I got it confirmed from ACS over email that we need to follow the legal standard with in our country for the statutory document requirements. So having the letter printed in stamp paper really has an effect. Also have heard from the successful migrants who have got such letters in stamp paper. 

Also please refer to page 13 of Skills assessment guidelines for applicant. It will be a pdf document in the acs site under skills assessment. 

We also need to supply any one of the document which is mentioned in that pdf. I remember it as first and last payslip, experience letter , relieving letter. 

Thanks 
Mohan..


----------



## savioanbu (Sep 12, 2013)

Mohan Babu said:


> HI Savioanbu,
> 
> I got it confirmed from ACS over email that we need to follow the legal standard with in our country for the statutory document requirements. So having the letter printed in stamp paper really has an effect. Also have heard from the successful migrants who have got such letters in stamp paper.
> 
> ...



Thanks Mohan..


----------



## josh.machine (Aug 4, 2011)

The format is fine. address it to whomsoever, have your current role mentioned along with the duties. Mention the joining date and overall experience and the roles played earlier. Mention any key skills and the 40hrs thing. Get all this on a stamp paper. Need not be your current manager, any previous managers or someone you know personally on a role above you would also help. Just mention the relationship as established due to <valid reasons>.

Also add business card where possible, your all payslips, employment letter, deputation letter etc is also required/will help.


----------



## savioanbu (Sep 12, 2013)

josh.machine said:


> The format is fine. address it to whomsoever, have your current role mentioned along with the duties. Mention the joining date and overall experience and the roles played earlier. Mention any key skills and the 40hrs thing. Get all this on a stamp paper. Need not be your current manager, any previous managers or someone you know personally on a role above you would also help. Just mention the relationship as established due to <valid reasons>.
> 
> Also add business card where possible, your all payslips, employment letter, deputation letter etc is also required/will help.



Thanks josh.machine.


----------



## sakkerwal (Jun 19, 2016)

Hi Mohan babu/Others,

I have the reference letter from my Manager (printed, signed, scanned) sent from his official email. Since he is in US, can I take this letter in email and get the statutory declaration in Rs 100 Stamp paper? Would that work and what would be the format of this declaration. Please help.

Regards,
Hitesh


----------



## Mohan Babu (Feb 27, 2011)

Hi Sakkerwal, 

I am not sure if Scanned copy works because he needs to sign in the original copy of Stats declaration and moreover it needs to be True Copy Attested by notary public. 

20 Rs Paper is enough.


----------



## inognito (Jul 10, 2013)

Hi all, 


I have query regarding reference letter. I have got reference letter from my project manager in year 2013 and got it notarized too. Can i use same document now in year 2018 ?


----------



## sharma1981 (Apr 30, 2017)

inognito said:


> Hi all,
> 
> 
> I have query regarding reference letter. I have got reference letter from my project manager in year 2013 and got it notarized too. Can i use same document now in year 2018 ?

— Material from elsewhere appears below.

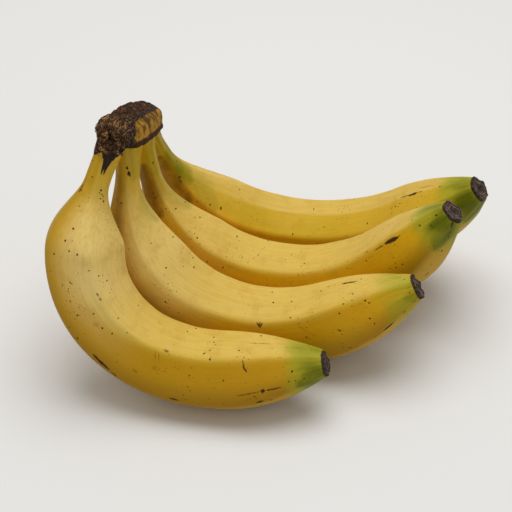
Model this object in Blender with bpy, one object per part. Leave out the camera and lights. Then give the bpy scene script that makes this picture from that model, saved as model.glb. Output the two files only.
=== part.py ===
"""A hand of four ripe bananas, cut from the stalk at its crown.

Metres, +Z up. The hand lies on the outer curves of its fingers, with the hollow sides up.
The fingers lie side by side along Y, their tips point to +X and the crown stands up at -X.
The origin is on the surface that carries the hand, under the middle of its box.
"""
import math

import bmesh
import bpy
from mathutils import Matrix, Vector

MM = 0.001
GAP = 0.35 * MM                # between a neck and its pocket in the crown

# Sizes that the four fingers share.
TIP_RADIUS = 6.2 * MM
TIP_TAPER = 48 * MM            # length over which a finger narrows to its tip
PEG_RADIUS = 3.9 * MM          # the end of a neck that sits inside the crown
PEG_LENGTH = 5.0 * MM
STUB_RADIUS = 5.0 * MM         # dried end of the flower
STUB_LENGTH = 6.0 * MM
BELLY_SINK = 1.2 * MM          # how far a resting finger flattens
FACES = 5                      # a banana has five faces, with a ridge between each two
FACE_PITCH = 2 * math.pi / FACES
RIDGE_SHARPNESS = 6.0
AROUND = 25                    # points around a finger, five to a face
STEPS = 216                    # small steps along a finger's centre line
RING_EVERY = 6
BEND_AT = (0.0, 0.12, 0.3, 0.5, 0.7, 0.88, 1.0)

# Where the middle of the hand's box lies in the frame that the fingers are measured in.
HAND_CENTRE = Vector((8.2, -1.4, 1.7)) * MM


class Finger:
    """One banana: where its neck starts, which way it heads, how it bends and how thick it is.

    bend is the turn towards the hollow side, in degrees a whole length, at the places in BEND_AT.
    sway is the turn to the side at the neck and at the tip. twist turns the ridges round it.
    neck_above is how far the straight neck runs up from its start to the crown.
    """

    def __init__(self, neck, neck_radius, heading, hollow_side, length, radius, shoulder_at, shoulder_length,
                 bend, sway, twist, neck_above):
        self.neck = Vector(neck) * MM - HAND_CENTRE
        self.neck_radius = neck_radius * MM
        self.heading = Vector(heading).normalized()
        self.hollow_side = Vector(hollow_side).normalized()
        self.length = length * MM
        self.radius = radius * MM
        self.shoulder_at = shoulder_at * MM
        self.shoulder_length = shoulder_length * MM
        self.bend = [math.radians(value) for value in bend]
        self.sway = [math.radians(value) for value in sway]
        self.twist = [math.radians(value) for value in twist]
        self.neck_above = neck_above * MM


FINGERS = {
    "finger_1": Finger(
        neck=(-66.8, -17.5, 121.4), neck_radius=5.8,
        heading=(-0.369, -0.255, -0.894), hollow_side=(0.912, -0.286, -0.295),
        length=201, radius=17.1, shoulder_at=13, shoulder_length=38,
        bend=(9, 68, 211, 211, 139, 45, -37), sway=(-18, -6), twist=(38, -10), neck_above=6.5),
    "finger_2": Finger(
        neck=(-57.9, -3.0, 111.9), neck_radius=5.2,
        heading=(-0.094, -0.130, -0.987), hollow_side=(0.977, -0.202, -0.066),
        length=212, radius=17.0, shoulder_at=8, shoulder_length=54,
        bend=(23, 118, 193, 181, 164, 78, -34), sway=(-16, -2), twist=(50, -5), neck_above=8),
    "finger_3": Finger(
        neck=(-52.2, 15.6, 99.9), neck_radius=5.1,
        heading=(0.117, 0.094, -0.989), hollow_side=(0.984, -0.147, 0.102),
        length=224, radius=15.8, shoulder_at=15, shoulder_length=58,
        bend=(22, 117, 214, 197, 175, 97, -30), sway=(0, 7), twist=(30, -20), neck_above=10),
    "finger_4": Finger(
        neck=(-48.6, 34.0, 90.8), neck_radius=5.0,
        heading=(0.252, 0.363, -0.897), hollow_side=(0.961, -0.206, 0.186),
        length=226, radius=16.4, shoulder_at=13, shoulder_length=59,
        bend=(16, 109, 209, 190, 148, 78, -36), sway=(12, -9), twist=(28, -10), neck_above=11),
}

# The crown is a bar of stalk, given at its front end, its middle and its back end.
CROWN_FOOT = (
    Vector((-65.8, -25.0, 127.5)) * MM - HAND_CENTRE,
    Vector((-57.2, 2.5, 117.0)) * MM - HAND_CENTRE,
    Vector((-48.3, 32.5, 100.5)) * MM - HAND_CENTRE,
)
CROWN_TOP = (
    Vector((-63.0, -20.5, 139.5)) * MM - HAND_CENTRE,
    Vector((-58.3, 0.0, 135.6)) * MM - HAND_CENTRE,
    Vector((-50.5, 25.0, 122.5)) * MM - HAND_CENTRE,
)
CROWN_HALF_WIDTH = (6.8 * MM, 8.4 * MM, 7.4 * MM)
# Across and up, as shares of the half width and of the height, once round the section.
CROWN_SECTION = (
    (-0.78, 0.02), (-0.40, -0.05), (0.00, -0.07), (0.42, -0.06), (0.84, -0.02), (1.04, 0.09), (1.07, 0.30),
    (1.04, 0.52), (0.94, 0.70), (0.70, 0.84), (0.34, 0.94), (-0.10, 1.01), (-0.55, 0.99), (-0.88, 0.86),
    (-1.00, 0.58), (-1.00, 0.28), (-0.94, 0.10),
)
# Place along the crown, and the share of the full section there.
CROWN_STATIONS = (
    (0.00, 0.74), (0.03, 0.90), (0.10, 0.97), (0.22, 1.00), (0.36, 1.00), (0.50, 1.00), (0.66, 1.02),
    (0.82, 1.00), (0.94, 0.86), (1.00, 0.60),
)


def smooth_step(value):
    value = min(max(value, 0.0), 1.0)
    return value * value * (3.0 - 2.0 * value)


def bend_at(values, places, u):
    """The value at u on the broken line through the given places."""
    for k in range(len(places) - 1):
        if u <= places[k + 1]:
            share = (u - places[k]) / (places[k + 1] - places[k])
            return values[k] + (values[k + 1] - values[k]) * share
    return values[-1]


def centre_line(finger):
    """Points along the middle of a finger, each with its direction and its hollow side."""
    point = finger.neck.copy()
    ahead = finger.heading.copy()
    hollow = (finger.hollow_side - ahead * finger.hollow_side.dot(ahead)).normalized()
    step = finger.length / STEPS
    line = []
    for k in range(STEPS + 1):
        u = k / STEPS
        line.append((u, point.copy(), ahead.copy(), hollow.copy()))
        side = ahead.cross(hollow)
        turn = hollow * bend_at(finger.bend, BEND_AT, u) + side * bend_at(finger.sway, (0.0, 1.0), u)
        new_ahead = (ahead + turn / STEPS).normalized()
        point += (ahead + new_ahead) * (step / 2)
        hollow = (hollow - new_ahead * hollow.dot(new_ahead)).normalized()
        ahead = new_ahead
    return line


def girth(finger, u):
    """Radius of the body, from the thin neck over the shoulder to the taper at the tip."""
    along = u * finger.length
    swell = smooth_step((along - finger.shoulder_at) / finger.shoulder_length)
    body = finger.neck_radius + (finger.radius - finger.neck_radius) * swell
    left = min(max((finger.length - along) / TIP_TAPER, 0.0), 1.0)
    tip_share = TIP_RADIUS / finger.radius
    return body * (tip_share + (1.0 - tip_share) * (1.0 - (1.0 - left) ** 2))


def five_sided(angle):
    """Distance to a five-sided outline with soft corners, 1 at the middle of each face."""
    total = 0.0
    for k in range(FACES):
        total += max(math.cos(angle - k * FACE_PITCH), 0.0) ** RIDGE_SHARPNESS
    return total ** (-1.0 / RIDGE_SHARPNESS)


def ring(finger, place, radius, grow=0.0):
    """One section of a finger, rounder at the neck and at the tip."""
    u, point, ahead, hollow = place
    side = ahead.cross(hollow)
    faced = smooth_step((u - 0.02) / 0.22) * (0.45 + 0.55 * smooth_step((1.0 - u) / 0.14))
    roll = finger.twist[0] + (finger.twist[1] - finger.twist[0]) * u
    points = []
    for k in range(AROUND):
        angle = 2 * math.pi * k / AROUND + FACE_PITCH / 2
        reach = radius * (1.0 + faced * (five_sided(angle) - 1.0)) + grow
        out = hollow * math.cos(angle + roll) + side * math.sin(angle + roll)
        points.append(point + out * reach)
    return points


def through(values, share):
    """The smooth curve through three values at the start, the middle and the end."""
    start, middle, end = values
    return (start * ((1 - share) * (1 - 2 * share)) + middle * (4 * share * (1 - share))
            + end * (share * (2 * share - 1)))


def moved_back(place, distance):
    u, point, ahead, hollow = place
    return (u, point - ahead * distance, ahead, hollow)


def loft(name, rings):
    """A closed solid over a row of rings, with a fan of faces on a middle point at each end."""
    mesh = bpy.data.meshes.new(name)
    bm = bmesh.new()
    rows = [[bm.verts.new(point) for point in points] for points in rings]
    for near, far in zip(rows, rows[1:]):
        for k in range(len(near)):
            after = (k + 1) % len(near)
            bm.faces.new((near[k], near[after], far[after], far[k]))
    for row in (rows[0], rows[-1]):
        middle = Vector((0.0, 0.0, 0.0))
        for vert in row:
            middle += vert.co
        hub = bm.verts.new(middle / len(row))
        for k in range(len(row)):
            bm.faces.new((row[k], row[(k + 1) % len(row)], hub))
    bmesh.ops.recalc_face_normals(bm, faces=bm.faces)
    bmesh.ops.triangulate(bm, faces=bm.faces)
    bm.to_mesh(mesh)
    bm.free()
    mesh.shade_smooth()
    mesh.set_sharp_from_angle(angle=math.radians(40))
    return bpy.data.objects.new(name, mesh)


def make_material(name, colour, roughness):
    material = bpy.data.materials.new(name)
    material.use_nodes = True
    principled = material.node_tree.nodes["Principled BSDF"]
    principled.inputs["Base Color"].default_value = (*colour, 1.0)
    principled.inputs["Roughness"].default_value = roughness
    principled.inputs["Metallic"].default_value = 0.0
    return material


for old in list(bpy.data.objects):
    bpy.data.objects.remove(old)

hand = bpy.data.collections.new("banana_hand")
bpy.context.scene.collection.children.link(hand)
cutters = bpy.data.collections.new("cutters")
bpy.context.scene.collection.children.link(cutters)

# The fingers. Each ends in the hard dry stub of its flower, a little thinner than the tip.
neck_cutters = []
for name, finger in FINGERS.items():
    line = centre_line(finger)
    neck = (
        (finger.neck_above + PEG_LENGTH, PEG_RADIUS * 0.94),
        (finger.neck_above + 0.5 * MM, PEG_RADIUS),
        (finger.neck_above, finger.neck_radius),
    )
    rings = [ring(finger, moved_back(line[0], above), radius) for above, radius in neck]
    places = [line[k] for k in range(0, STEPS, RING_EVERY)]
    for place in places[:-1]:
        rings.append(ring(finger, place, girth(finger, place[0])))
    end = line[-1]
    collar = moved_back(end, STUB_LENGTH / 2)
    rings.append(ring(finger, collar, girth(finger, end[0] - 0.5 * STUB_LENGTH / finger.length)))
    rings.append(ring(finger, moved_back(end, 0.4 * STUB_LENGTH), STUB_RADIUS))
    rings.append(ring(finger, moved_back(end, -0.28 * STUB_LENGTH), STUB_RADIUS * 0.94))
    rings.append(ring(finger, moved_back(end, -0.4 * STUB_LENGTH), STUB_RADIUS * 0.70))
    for points in rings:
        for point in points:
            point.z = max(point.z - BELLY_SINK, 0.0)
    banana = loft(name, rings)
    banana.data.materials.append(make_material(name + "_peel", (0.56, 0.36, 0.045), 0.45))
    hand.objects.link(banana)

    pocket = [ring(finger, moved_back(line[0], above + GAP), radius, GAP) for above, radius in neck]
    for place in line[0:19:6]:
        pocket.append(ring(finger, place, girth(finger, place[0]), GAP))
    for points in pocket:
        for point in points:
            point.z -= BELLY_SINK
    cutter = loft(name + "_pocket", pocket)
    cutter.hide_render = True
    cutter.display_type = "WIRE"
    cutters.objects.link(cutter)
    neck_cutters.append(cutter)

# The crown, with a pocket for each neck.
crown_rings = []
for place, share in CROWN_STATIONS:
    foot = through(CROWN_FOOT, place)
    top = through(CROWN_TOP, place)
    middle = (foot + top) / 2
    up = top - foot
    along = CROWN_FOOT[2] - CROWN_FOOT[0]
    across = along.cross(Vector((0.0, 0.0, 1.0))).normalized() * through(CROWN_HALF_WIDTH, place)
    points = []
    for aside, height in CROWN_SECTION:
        points.append(middle + (across * aside + up * (height - 0.5)) * share)
    crown_rings.append(points)
crown = loft("crown", crown_rings)
crown.location.z = -BELLY_SINK
crown.data.materials.append(make_material("crown_stalk", (0.12, 0.07, 0.03), 0.85))
hand.objects.link(crown)
for cutter in neck_cutters:
    cut = crown.modifiers.new(cutter.name, "BOOLEAN")
    cut.operation = "DIFFERENCE"
    cut.object = cutter
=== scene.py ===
"""A hand of four ripe bananas with its cut crown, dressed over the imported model's frame.

Metres, +Z up, in the frame of the CAD model. The hand lies on a pale floor at z = 0.
"""
import math
import random

import bpy
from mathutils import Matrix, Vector, noise


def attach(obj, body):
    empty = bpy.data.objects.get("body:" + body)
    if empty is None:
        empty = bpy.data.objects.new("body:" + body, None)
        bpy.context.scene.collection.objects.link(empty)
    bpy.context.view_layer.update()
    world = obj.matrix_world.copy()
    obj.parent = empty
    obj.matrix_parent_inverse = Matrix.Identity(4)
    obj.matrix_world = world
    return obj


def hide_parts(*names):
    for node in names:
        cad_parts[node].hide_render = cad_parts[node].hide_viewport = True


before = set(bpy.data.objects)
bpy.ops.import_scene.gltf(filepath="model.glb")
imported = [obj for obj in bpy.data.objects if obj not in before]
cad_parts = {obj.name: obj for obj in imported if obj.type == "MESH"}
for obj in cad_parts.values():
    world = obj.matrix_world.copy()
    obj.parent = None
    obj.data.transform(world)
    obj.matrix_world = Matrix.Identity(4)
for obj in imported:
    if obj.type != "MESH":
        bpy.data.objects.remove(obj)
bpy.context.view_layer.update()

# The fingers. Each is one whole ripe fruit in its own thick waxy peel, with five faces and a soft
# ridge between each two. They grew out of one stalk, so their necks run up into the crown, and
# the hand lies on the outer curves of all four, a little flattened where they carry it.
MM = 0.001
HAND_CENTRE = Vector((8.2, -1.4, 1.7)) * MM
BELLY_SINK = 1.2 * MM

# The five faces: how crisp the ridges are, how far out a flat face would lie, over the radius, how
# much further out a round section would lie, and how far the faces bulge from the one to the other.
FACES = 5
FACE_PITCH = 2 * math.pi / FACES
RIDGE_SHARPNESS = 18.0
FACE_DEPTH = 0.98
ROUND_DEPTH = 1.06
FACE_BULGE = 0.35

# Places along a finger, 0 at the neck and 1 at the tip, where its bend, sway and twist are given,
# and between which the turn of its faces fades out.
BEND_PLACES = (0.0, 0.12, 0.3, 0.5, 0.7, 0.88, 1.0)
SWAY_PLACES = (0.0, 1.0)
TWIST_PLACES = (0.0, 0.5, 1.0)
FACE_TURN_FADES = (0.45, 0.85)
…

Get new one if you continued working with Infosys post 2013. If you left infy in 2013 then use the same letter.
Basically assessor might say that it only verifies your RnR till 2013.


----------



## inognito (Jul 10, 2013)

sharma1981 said:


> Get new one if you continued working with Infosys post 2013. If you left infy in 2013 then use the same letter.
> Basically assessor might say that it only verifies your RnR till 2013.

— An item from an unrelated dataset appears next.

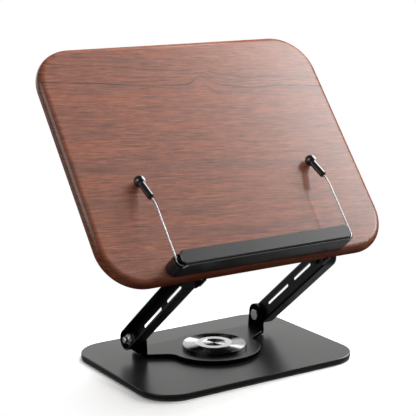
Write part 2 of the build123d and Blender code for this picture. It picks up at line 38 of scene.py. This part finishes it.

Thanks for the reply. Actually i worked in Infosys from 2007 to 2009. Contacted my manager in 2013 for that letter. That manager is still working in INfy. Should i get a new one ?


----------



## NB (Mar 29, 2017)

inognito said:


> Thanks for the reply. Actually i worked in Infosys from 2007 to 2009. Contacted my manager in 2013 for that letter. That manager is still working in INfy. Should i get a new one ?


If the manager is ready to issue a fresh current dated SD, that would be highly preferred 

Cheers


----------



## Jaya Rao (Apr 12, 2018)

*Infosys HR does provide the Reference letter these days*

Infosys HR has started providing the same on the letter head these dates but a soft copy. 
We got to mail to Referenceletters @ infosys.com


----------